While some of Baldacci’s prominent supporters expect that he needs, and has the fundraising capacity, to run a $2 million campaign, which means traditional financing, Baldacci said that he was “seriously looking at” opting into the public system. He said he earnestly had to consider Maine’s voters’ preference for public funding. A referendum, he said, was like a “statewide town meeting.” He perhaps also is mindful of the difficulties of raising money with a $500 contribution limit. Pingree said she was “leaning toward running a traditional campaign” since she needed a lot of money in the primary to overcome Baldacci’s greater name recognition.
Republicans at the public trough
Both in-state and nationally, Republicans have been more skeptical about using taxpayer money to support political candidates. However, “It’s conceivable we’ll have a general election where the Republican is publicly financed and the Democrat is not,” said an amused Frank O’Hara, a former speechwriter for Democratic Governor Joseph Brennan.
A scenario with lots of Republicans with their hands in the taxpayer’s pocket seems likely because the many individuals mentioned as possible Republican primary contenders are not as well known as the Democratic candidates. Also, given a large number of candidates beating the same financial bushes and the new $500 contribution limit, they might find it hard to raise money the traditional way.
“I doubt very much that any Republican candidate would run without being publicly funded,” commented State Senator Peter Mills, who is actively considering a gubernatorial race himself.
The lack of strong GOP possibilities at the moment is a topic of conversation at the State House. But Douglas Hodgkin, Bates College political scientist and Republican activist, feels that writing off the Republicans in the governor’s race is premature precisely because of public financing. “All of these candidates are viable,” he said, speaking of any candidate who accepts the financing. “They can buy name recognition.”
Hodgkin also thinks qualifying for public money is not going to be that easy. Like many other political observers, he feels that a Joe or Jane off the street hoping to put his wife or husband on a fat campaign payroll is unlikely to collect 2,500 contributions. But “we could wind up with a multiplicity of candidates,” he said, because the system “favors some kind of citizen-based, grass-roots effort,” and organizations such as the Green Party or, at the other end of the political spectrum, a Christian right-wing group, have the capacity to collect many small contributions.

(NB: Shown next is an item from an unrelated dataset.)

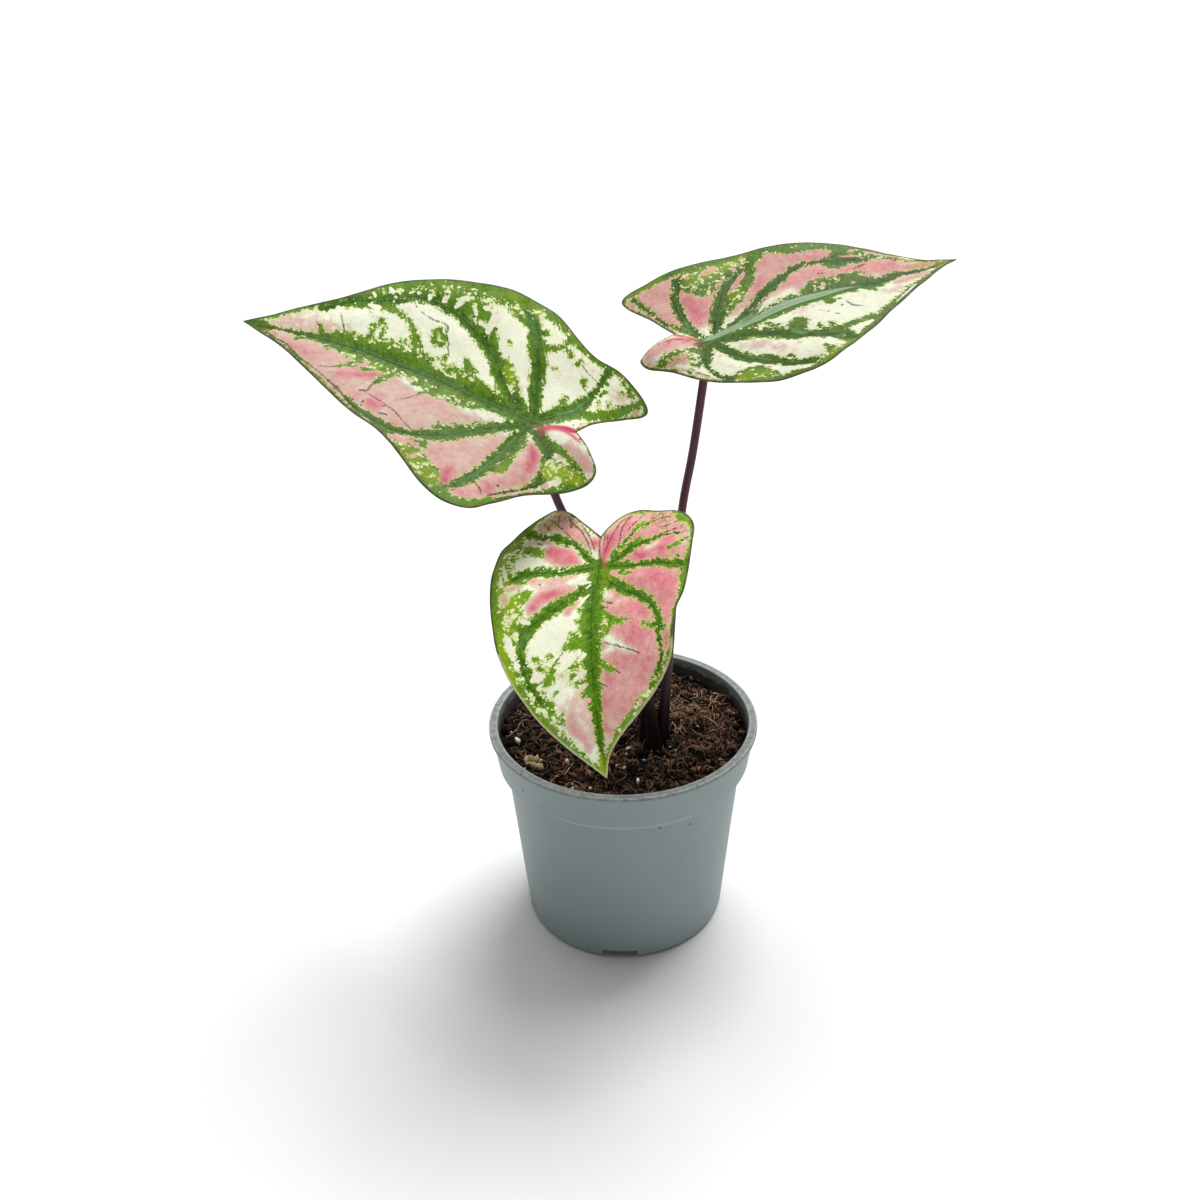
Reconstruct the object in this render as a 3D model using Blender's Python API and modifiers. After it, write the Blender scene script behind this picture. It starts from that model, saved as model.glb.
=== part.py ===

Because organized groups have this advantage, Hodgkin sees the governor’s race possibly becoming a battleground for candidates who don’t expect to win but who could get an enormous amount of well-funded publicity for their single-issue causes.
Independents out of the woodwork
Public funding is beckoning, but just how many people will come out of the political woodwork to use it? That is the big unknown, especially in terms of independent candidates.
Michael Heath, director of the Christian Civic League of Maine, said he doesn’t know of any Christian-right candidates thinking of running, but he predicts that with public financing the governor’s race “is going to be wild. I can’t imagine there wouldn’t be someone from right of center.” Speaking of right of center, William Clarke has said he would not run next year.
The field could get so crowded with independents that the next governor could win with far less than a majority. King won in 1994 with only 35 percent of the vote, narrowly defeating former Governor Joseph Brennan, the Democratic nominee. The Republican in that race, Susan Collins — now a United States senator — got only 23 percent.
The credibility of Democratic and Republican candidates for governor was further weakened in 1998 when the two historic parties put up only token opposition to King. The Republican nominee, former congressman James Longley Jr., only received 19 percent of the vote. The Democratic nominee, lawyer Tom Connolly, only received 12 percent.
Shuffled in the same political deck with public financing, another big wild card in the governor’s race — and loophole in the Clean Election Law — is the possible growth of so-called “independent expenditures” to take the place of special-interest and wealthy-individual money now prohibited or limited under the new campaign law. In the 2000 legislative races, special-interest groups supposedly independent of the candidate spent at least $100,000 (it’s still being counted by state officials) to promote several candidacies through brochures, big newspaper ads, and other media.
In the past, when groups or individuals could donate, respectively, $5,000 or $1,000 directly to the candidate, this type of expenditure had not been a factor in legislative races. William Hain, the ethics and election practices commission’s director, fears it will increase in both legislative and gubernatorial races in 2002.
There are several bills in the current legislative session to tighten up on these expenditures, as well as to change the Clean Election Law in other ways, but the House chair of the Legal and Veterans Affairs Committee, John Tuttle, a Democrat, said he expects the legislature to “do a study over the summer” on proposed changes to the system. “We are very wary about changing a law passed by citizen initiative,” he said.
For years, voters in political polls have expressed their disgust with politics as usual, especially with the power of big money to influence candidates. Citizens initiated the Clean Election Law to change the system. For the governor’s race the system is about to change. We just don’t know what the change will produce. But it is quite possible it will be a revolution.